Gamma-ray bursts (GRBs) are the most electromagnetically luminous cosmic explosions. They are powered by collimated streams of plasma (jets) ejected by a newborn stellar-mass black hole or neutron star at relativistic velocities (near the speed of light). Their short-lived (typically tens of seconds) prompt $\gamma$-ray emission from within the ejecta is followed by long-lived multi-wavelength afterglow emission from the ultra-relativistic forward shock. This shock is driven into the circumburst medium by the GRB ejecta that are in turn decelerated by a mildly-relativistic reverse shock. Forward shock emission was recently detected up to teraelectronvolt-energy $\gamma$-rays, and such very-high-energy emission was also predicted from the reverse shock. Here we report the detection of optical and gigaelectronvolt-energy $\gamma$-ray emission from GRB 180720B during the first few hundred seconds, which is explained by synchrotron and inverse-Compton emission from the reverse shock propagating into the ejecta, implying a low-magnetization ejecta.

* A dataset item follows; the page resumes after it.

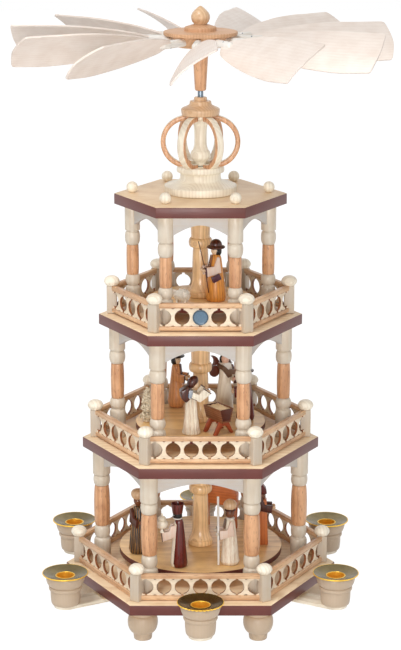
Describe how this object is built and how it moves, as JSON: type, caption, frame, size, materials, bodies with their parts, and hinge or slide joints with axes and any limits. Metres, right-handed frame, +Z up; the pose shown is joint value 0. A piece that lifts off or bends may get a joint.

Our optical measurements show a clear transition from the reverse shock to the forward shock driven into the circumburst medium, accompanied by a 90-degree change in the mean polarization angle and fluctuations in the polarization degree and angle. This indicates turbulence with large-scale toroidal and radially-stretched magnetic field structures in the reverse and forward shocks, respectively, which tightly couple to the physics of relativistic shocks and GRB jets -- launching, composition, dissipation and particle acceleration.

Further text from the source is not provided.